Cette imagerie catastrophiste aboutirait à ce que vous appelez la « fatigue de l’apocalypse ». C’est quoi ?

A force de voir des catastrophes, notre esprit s’habitue, la peur et la ­culpabilité diminuent, et à la fin vous ne prêtez même plus attention lorsqu’on vous parle de la fin du monde. Vous entrez alors dans une ­logique d’évitement.

L’autre effet collatéral est que vous vous mettez à projeter des stéréotypes sur ceux qui sonnent l’alarme, à les considérer comme des marchands de malheur, des hystériques.

Que penser des collapsologistes, qui, eux, pour le coup, se préparent très activement à l’effondrement de la civilisation ?

Je pense que ce sont des fondamentalistes. Je ne dirais pas qu’ils ont tort, mais que leur esprit est possédé par une seule histoire, laquelle ­devient l’unique vérité.

En réalité, on ne sait pas du tout comment cela va finir. Il faut envisager des scénarios positifs pour le futur, c’est le meilleur antidote à cette obsession du collapsus.

Ce récit apocalyptique est-il totalement néfaste ?

Comme image, comme émotion, comme histoire, l’apocalypse crée en nous l’opportunité d’une réorientation existentielle et questionne en profondeur notre culture.

Peut-être que certains de nos modes de vie et de nos façons de penser doivent prendre fin, mourir, pour que d’autres puissent voir le jour.

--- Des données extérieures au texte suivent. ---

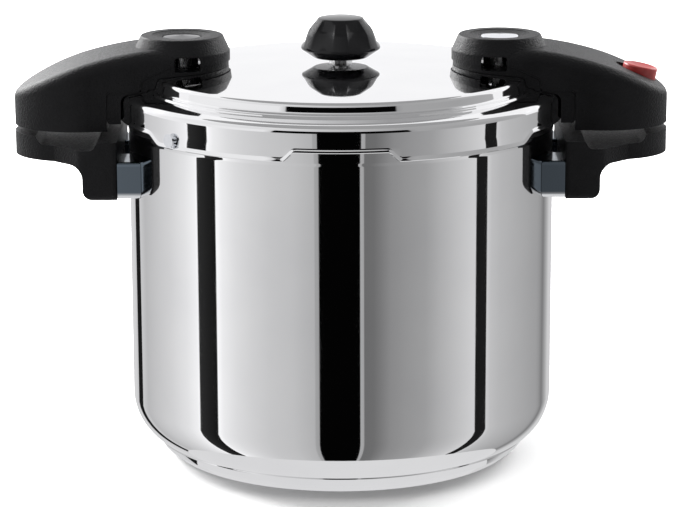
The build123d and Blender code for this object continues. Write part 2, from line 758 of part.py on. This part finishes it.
def weight_core():
    """The steel weight: a neck that stands round the spigot and a cone that closes the nozzle."""
    core = turned(
        (0, VENT_FLANGE_Z[1] + 0.3),
        (CORE_NECK_R, VENT_FLANGE_Z[1] + 0.3),
        (CORE_NECK_R, CAP_BOTTOM_Z + 1.0),
        (CORE_BODY_R, CAP_BOTTOM_Z + 1.0),
        (CORE_BODY_R, CORE_TOP_Z),
        (0, CORE_TOP_Z),
    )
    play = 0.1
    low, high = NOZZLE_TOP_Z - 2, NOZZLE_TOP_Z + 3.2
    bore = turned((0, 220), (VENT_R + play, 220), (VENT_R + play, low + play), (0, high))
    needle = turned((0, low - 0.2), (0, high + 0.2), (1.3, high + 0.2), (1.2, low + 1.5))
    return core - bore + needle


def weight_cap():
    """The moulded knob over the weight, with six finger scoops."""
    knob = turned(
        (0, CAP_BOTTOM_Z),
        (14.6, CAP_BOTTOM_Z, 1.5),
        (22.9, 234.6, 1.2),
        (19.4, 244.2, 14),
        (12.2, 251.9, 1.6),
        (0, 252.6),
    )
    rise, inward = 15.5, 10.3
    lean = degrees(acos(rise / hypot(inward, rise)))
    scoop_r, bite = 9.5, 1.9
    axis_r = 23.4 - bite + scoop_r * cos(radians(lean))
    cutter = Pos(axis_r, 0, 237.6) * Rot(0, -lean, 0) * Pos(0, 0, 20) * Cylinder(scoop_r, 40)
    for i in range(SCOOPS):
        knob -= Rot(0, 0, 360 / SCOOPS * i) * cutter
    socket = disc(CORE_BODY_R + 0.06, CAP_BOTTOM_Z + 0.9, CORE_TOP_Z + 0.3)
    return knob - socket - disc(CORE_NECK_R + 0.1, CAP_BOTTOM_Z - 1, CAP_BOTTOM_Z + 2)


# ---- assembly and files --------------------------------------------------------------------------
def keep(name, solids):
    """Stores one node made of one or more separate solids."""
    solids = [piece for solid in solids for piece in solid.solids()]
    parts[name] = solids[0] if len(solids) == 1 else Compound(children=solids)


for group in (right_grip, right_lid_handle):
    for name, solids in group.items():
        keep(f"right_{name}", solids)
        keep(f"left_{name}", [other_side(solid) for solid in solids])
keep("left_lid_handle_cover", [other_side(cover)])

keep("lock_button", [lock_button()])
keep("lock_plate", [lock_plate()])
keep("indicator_sleeve", [indicator_sleeve])
keep("indicator_nut", [hex_nut(THREAD_R + 0.05)])
keep("indicator_pin", [indicator_pin()])
keep("indicator_disc", [indicator_disc()])
keep("indicator_seal", [indicator_seal()])
keep("safety_valve_body", [other_side(hub_fitting(VALVE_TOP_Z, 1.8, CHAMBER))])
keep("safety_valve_nut", [other_side(hex_nut(THREAD_R + 0.05))])
keep("safety_valve_piston", [other_side(safety_piston())])
keep("safety_valve_spring", [other_side(safety_spring())])
keep("safety_valve_cap", [other_side(safety_cap())])
keep("left_hub_plug", [other_side(hub_plug())])
keep("vent_nozzle", [vent_nozzle()])
keep("vent_nut", [vent_nut()])
keep("vent_strainer", [vent_strainer()])
keep("weight_core", [weight_core()])
keep("weight_cap", [weight_cap()])

os.makedirs("parts", exist_ok=True)
for name, solid in parts.items():
    export_step(solid, f"parts/{name}.step")
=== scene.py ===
"""Looks for the pressure canner: studio, camera, polished steel, moulded handles and fittings, in metres."""

import json
import math

import bpy
import bmesh
from mathutils import Matrix, Vector


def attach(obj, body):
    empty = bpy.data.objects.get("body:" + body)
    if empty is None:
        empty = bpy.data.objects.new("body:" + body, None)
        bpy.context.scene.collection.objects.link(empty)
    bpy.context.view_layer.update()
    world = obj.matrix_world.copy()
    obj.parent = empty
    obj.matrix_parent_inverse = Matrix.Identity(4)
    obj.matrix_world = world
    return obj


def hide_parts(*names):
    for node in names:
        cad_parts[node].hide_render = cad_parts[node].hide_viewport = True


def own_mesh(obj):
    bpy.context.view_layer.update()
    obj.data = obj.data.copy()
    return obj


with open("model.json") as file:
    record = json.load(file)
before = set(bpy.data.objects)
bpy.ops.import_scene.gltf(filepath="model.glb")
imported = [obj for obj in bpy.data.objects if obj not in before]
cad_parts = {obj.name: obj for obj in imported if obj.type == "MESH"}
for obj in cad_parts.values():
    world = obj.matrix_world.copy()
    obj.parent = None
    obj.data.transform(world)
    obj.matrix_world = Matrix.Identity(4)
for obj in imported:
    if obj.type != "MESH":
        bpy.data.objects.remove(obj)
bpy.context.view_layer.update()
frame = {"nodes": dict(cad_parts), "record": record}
nodes = frame["nodes"]
MM = 0.001

# ---- camera --------------------------------------------------------------------------------------
CAMERA_PLACE = (-0.0011, -1.6915, 0.5117)
CAMERA_PITCH = math.radians(13.256)   # below the horizon
CAMERA_ROLL = -0.00355
CAMERA_LENS = 158.2                   # mm on a 36 mm sensor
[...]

Comment encourager ce changement ?

Actuellement, nous sommes pris dans un « piège de gouvernementalité ». Les politiques savent très bien qu’il faut taxer les émissions de CO2 pour enrayer le réchauffement, mais ne le font pas, car ils craignent de ne pas être réélus ; et le public se dit : si le problème climatique était vraiment important, les responsables politiques feraient ­certainement quelque chose.

Il faut partir de la base, utiliser les ­réseaux sociaux pour diffuser des normes sociales positives, exercer une influence douce, une forme de « nudging » climatique.

Si des ­personnes que j’admire changent leur attitude, prennent les transports en commun, mangent végétarien, investissent dans les panneaux solaires, alors cela deviendra une nouvelle manière d’être. ­Lorsque les comportements auront changé, les dirigeants suivront.